THE EXERCISE: Pick out every line holding the string "picture" and copy it.

ENTRIES:
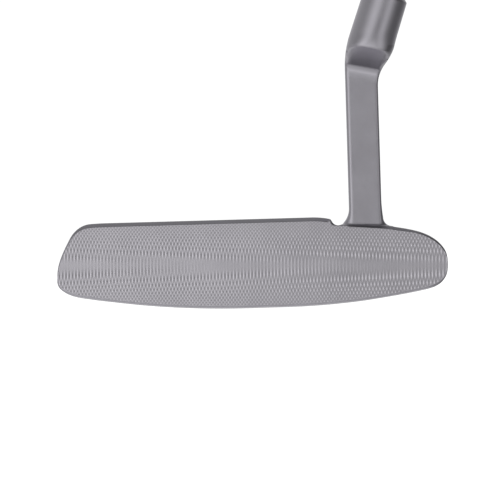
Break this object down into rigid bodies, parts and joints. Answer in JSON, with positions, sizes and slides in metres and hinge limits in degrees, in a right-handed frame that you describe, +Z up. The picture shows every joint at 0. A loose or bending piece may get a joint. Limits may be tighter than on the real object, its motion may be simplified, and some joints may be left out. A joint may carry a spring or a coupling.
{
  "type": "blade putter",
  "caption": "Right-handed blade putter with a milled face, rectangular plumber's neck, round hosel, stepped steel shaft and pistol grip.",
  "frame": {"origin": "point of the sole that rests on the ground at address, below the middle of the flat land of the sole", "axes": "+Z up at address, -Y the direction the face looks and the ball is struck, +X from toe to heel, towards the golfer"},
  "size_m": [0.3681, 0.0452, 0.8198],
  "materials": {
    "satin_steel": "fine bead-blasted satin, fly-cut milling on the face",
    "weight_steel": "turned satin",
    "black_paint": "satin paint fill",
    "chrome": "polished chrome plate",
    "plug_nylon": "natural nylon",
    "tape": "paper-backed adhesive tape",
    "black_rubber": "matt moulded rubber with a fine texture",
    "cap_rubber": "smooth moulded rubber"
  },
  "bodies": {
    "root": {"head_body": "satin_steel", "plumber_neck": "satin_steel", "toe_weight": "weight_steel", "heel_weight": "weight_steel", "sight_line": "black_paint", "shaft": "chrome", "tip_plug": "plug_nylon", "grip_tape": "tape", "grip": "black_rubber", "grip_cap": "cap_rubber"}
  },
  "joints": []
}
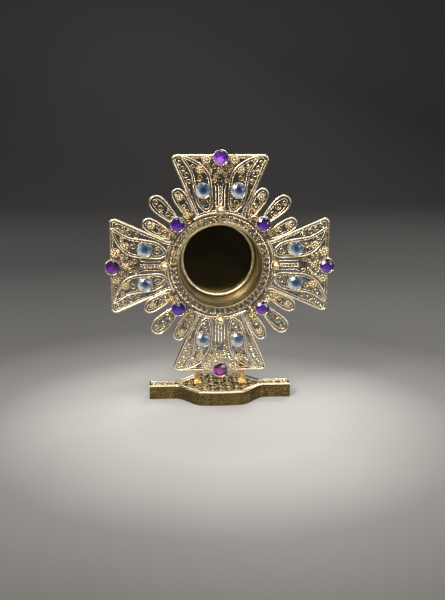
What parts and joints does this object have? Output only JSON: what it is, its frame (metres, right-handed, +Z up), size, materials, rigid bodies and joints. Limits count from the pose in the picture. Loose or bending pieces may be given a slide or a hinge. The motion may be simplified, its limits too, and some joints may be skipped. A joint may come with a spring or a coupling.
{
  "type": "table monstrance",
  "caption": "Small filigree cross-shaped monstrance on an ogee foot, with a jewelled face, an open drum holding a sliding glazed capsule, and a hinged rear lid.",
  "frame": {"origin": "centre of the foot's underside, where it rests on a table", "axes": "+Z up, the jewelled face looks towards -Y, +X to the right seen from the front"},
  "size_m": [0.0822, 0.0309, 0.0906],
  "materials": {
    "gilt_wire": "satin gilt filigree wire",
    "bright_gilt": "polished gilt",
    "antique_gilt": "stamped antique gilt",
    "copper_gilt": "coppery gilt with solder",
    "purple_stone": "faceted foiled glass",
    "clear_stone": "faceted foiled glass",
    "window_glass": "clear glass",
    "dark_cloth": "dark backing cloth"
  },
  "bodies": {
    "root": {"arm_bottom": "gilt_wire", "arm_left": "gilt_wire", "arm_right": "gilt_wire", "arm_top": "gilt_wire", "bead_bottom": "bright_gilt", "bead_left": "bright_gilt", "bead_right": "bright_gilt", "bead_top": "bright_gilt", "bracket_left": "copper_gilt", "bracket_right": "copper_gilt", "cup_clear_bottom_a": "bright_gilt", "cup_clear_bottom_b": "bright_gilt", "cup_clear_left_a": "bright_gilt", "cup_clear_left_b": "bright_gilt", "cup_clear_right_a": "bright_gilt", "cup_clear_right_b": "bright_gilt", "cup_clear_top_a": "bright_gilt", "cup_clear_top_b": "bright_gilt", "cup_lower_left": "bright_gilt", "cup_lower_right": "bright_gilt", "cup_tip_bottom": "bright_gilt", "cup_tip_left": "bright_gilt", "cup_tip_right": "bright_gilt", "cup_tip_top": "bright_gilt", "cup_upper_left": "bright_gilt", "cup_upper_right": "bright_gilt", "drum": "bright_gilt", "foot_floor": "antique_gilt", "foot_rim_wire": "bright_gilt", "foot_skirt": "antique_gilt", "foot_top_panel": "gilt_wire", "halo_band": "gilt_wire", "hinge_leaf": "bright_gilt", "hinge_pin": "bright_gilt", "petals_lower_left": "gilt_wire", "petals_lower_right": "gilt_wire", "petals_upper_left": "gilt_wire", "petals_upper_right": "gilt_wire", "stone_clear_bottom_a": "clear_stone", "stone_clear_bottom_b": "clear_stone", "stone_clear_left_a": "clear_stone", "stone_clear_left_b": "clear_stone", "stone_clear_right_a": "clear_stone", "stone_clear_right_b": "clear_stone", "stone_clear_top_a": "clear_stone", "stone_clear_top_b": "clear_stone", "stone_lower_left": "purple_stone", "stone_lower_right": "purple_stone", "stone_tip_bottom": "purple_stone", "stone_tip_left": "purple_stone", "stone_tip_right": "purple_stone", "stone_tip_top": "purple_stone", "stone_upper_left": "purple_stone", "stone_upper_right": "purple_stone"},
    "rear_lid": {"rear_lid": "bright_gilt"},
    "theca": {"theca_bezel": "bright_gilt", "theca_case": "bright_gilt", "theca_glass": "window_glass", "theca_backing": "dark_cloth"}
  },
  "joints": [
    {"name": "rear_lid_hinge", "type": "hinge", "parent": "root", "child": "rear_lid", "pos_m": [0.01625, 0.0179, 0.0495], "axis": [0, 0, -1], "range_deg": [0, 110]},
    {"name": "theca_slide", "type": "slide", "parent": "root", "child": "theca", "axis": [0, -1, 0], "range_m": [0, 0.024]}
  ]
}
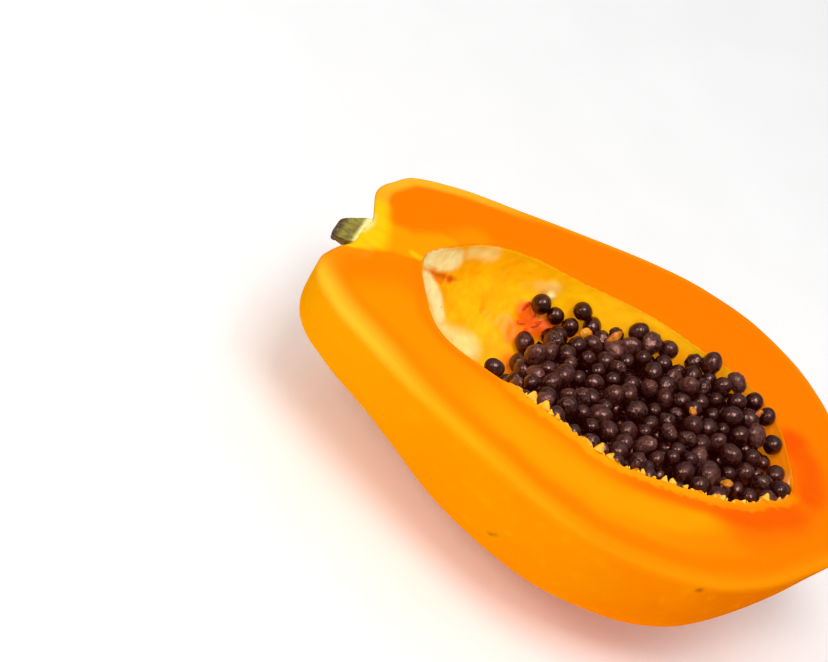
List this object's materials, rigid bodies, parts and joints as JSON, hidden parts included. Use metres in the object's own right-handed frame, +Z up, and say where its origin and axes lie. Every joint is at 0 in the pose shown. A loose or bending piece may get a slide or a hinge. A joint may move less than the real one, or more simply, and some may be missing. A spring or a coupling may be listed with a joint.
{
  "type": "papaya half",
  "caption": "Half of a ripe papaya, cut lengthwise and lying on its back: orange flesh, seed cavity with a heap of dark seeds, empty stem end and a stem stub.",
  "frame": {"origin": "under the middle of the fruit, on the surface that it rests on", "axes": "+X from the stem end to the blossom tip, +Y across the cut face, +Z up out of the cut face"},
  "size_m": [0.2, 0.1388, 0.0665],
  "materials": {
    "flesh": "moist orange fruit flesh with a thin smooth yellow-orange skin",
    "seed": "wet blackish-brown seed coat",
    "stem": "dry olive-green stalk, brown at its broken end"
  },
  "bodies": {
    "root": {"flesh": "flesh", "seeds": "seed", "stem": "stem", "stray_seed_side": "seed", "stray_seed_tip": "seed"}
  },
  "joints": []
}
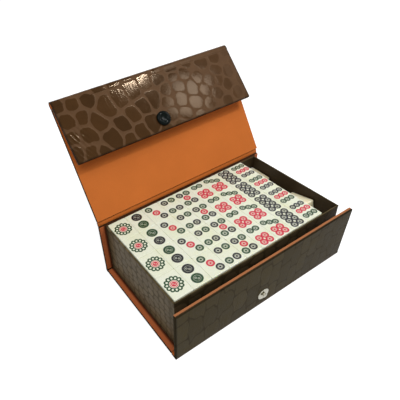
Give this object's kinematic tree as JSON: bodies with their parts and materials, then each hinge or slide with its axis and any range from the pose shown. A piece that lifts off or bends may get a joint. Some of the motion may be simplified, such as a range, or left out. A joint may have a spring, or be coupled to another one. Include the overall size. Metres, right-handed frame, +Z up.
{
  "type": "mahjong case",
  "caption": "Book-style mahjong case with a crocodile-embossed cover, an orange lining and a snap flap, holding a tray packed with layers of mahjong tiles that show the circle suit.",
  "frame": {"origin": "centre of the underside of the base board along its length, halfway between the tray's front and back", "axes": "+X along the case to the free end of the tray, +Y from the front board to the lid's hinge, +Z up"},
  "size_m": [0.175, 0.162, 0.1447],
  "materials": {
    "croc_skin": "glossy crocodile-embossed leatherette, dark brown scales with paler grooves",
    "croc_paper": "glossy crocodile-embossed paper, grey-brown",
    "orange_lining": "smooth satin orange-brown lining",
    "greyboard": "raw grey cardboard",
    "dark_paper": "matte dark brown paper",
    "tile": "polished ivory resin with engraved and painted circles",
    "black_cap": "glossy black enamel",
    "snap_metal": "nickel plated",
    "spring_steel": "bare spring wire"
  },
  "bodies": {
    "case_base": {"base_board": "greyboard", "base_cover": "croc_skin", "base_lining": "orange_lining", "back_board": "greyboard", "back_cover": "croc_skin", "back_lining": "orange_lining", "corner_strip": "croc_skin", "tray_floor": "greyboard", "tray_front_wall": "greyboard", "tray_back_wall": "greyboard", "tray_left_wall": "greyboard", "tray_right_wall": "greyboard", "tray_wrap": "croc_paper", "tray_lining": "dark_paper", "front_strip": "croc_skin", "front_hinge_strip": "croc_skin", "lid_hinge_strip": "croc_skin"},
    "lid": {"lid_board": "greyboard", "lid_cover": "croc_skin", "lid_lining": "orange_lining", "flap_hinge_strip": "orange_lining"},
    "flap": {"flap_board": "greyboard", "flap_cover": "croc_skin", "flap_lining": "orange_lining", "snap_cap": "black_cap", "snap_socket": "snap_metal", "socket_spring": "spring_steel"},
    "front_panel": {"front_board": "greyboard", "front_cover": "croc_skin", "front_lining": "orange_lining", "snap_stud": "snap_metal", "stud_eyelet": "snap_metal"},
    "bottom_layer": {"bottom_layer_tiles": "tile"},
    "third_layer": {"third_layer_tiles": "tile"},
    "second_layer": {"second_layer_tiles": "tile"},
    "top_layer": {"circles_1": "tile", "circles_2": "tile", "circles_3": "tile", "circles_4": "tile", "circles_5": "tile", "circles_6": "tile", "circles_7": "tile", "circles_8": "tile", "circles_9": "tile"},
    "spares": {"spare_tiles": "tile"}
  },
  "joints": [
    {"name": "lid_fold", "type": "hinge", "parent": "case_base", "child": "lid", "pos_m": [0, 0.049, 0.0557], "axis": [-1, 0, 0], "range_deg": [-122.1, 0]},
    {"name": "flap_swing", "type": "hinge", "parent": "lid", "child": "flap", "pos_m": [0, 0.10122, 0.14177], "axis": [1, 0, 0], "range_deg": [-86.5, 0]},
    {"name": "front_tilt", "type": "hinge", "parent": "case_base", "child": "front_panel", "pos_m": [0, -0.0543, 0.001], "axis": [1, 0, 0], "range_deg": [-6.6, 0]},
    {"name": "bottom_layer_lift", "type": "slide", "parent": "case_base", "child": "bottom_layer", "axis": [0, 0, 1], "range_m": [0, 0.055]},
    {"name": "third_layer_lift", "type": "slide", "parent": "bottom_layer", "child": "third_layer", "axis": [0, 0, 1], "range_m": [0, 0.045]},
    {"name": "second_layer_lift", "type": "slide", "parent": "third_layer", "child": "second_layer", "axis": [0, 0, 1], "range_m": [0, 0.03]},
    {"name": "top_layer_lift", "type": "slide", "parent": "second_layer", "child": "top_layer", "axis": [0, 0, 1], "range_m": [0, 0.02]},
    {"name": "spares_lift", "type": "slide", "parent": "case_base", "child": "spares", "axis": [0, 0, 1], "range_m": [0, 0.055]}
  ],
  "couplings": [
    {"joint": "flap_swing", "follows": "lid_fold", "ratio": 0.70827},
    {"joint": "front_tilt", "follows": "lid_fold", "ratio": 0.053892}
  ]
}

FINISHED EXERCISE:
Break this object down into rigid bodies, parts and joints. Answer in JSON, with positions, sizes and slides in metres and hinge limits in degrees, in a right-handed frame that you describe, +Z up. The picture shows every joint at 0. A loose or bending piece may get a joint. Limits may be tighter than on the real object, its motion may be simplified, and some joints may be left out. A joint may carry a spring or a coupling.
What parts and joints does this object have? Output only JSON: what it is, its frame (metres, right-handed, +Z up), size, materials, rigid bodies and joints. Limits count from the pose in the picture. Loose or bending pieces may be given a slide or a hinge. The motion may be simplified, its limits too, and some joints may be skipped. A joint may come with a spring or a coupling.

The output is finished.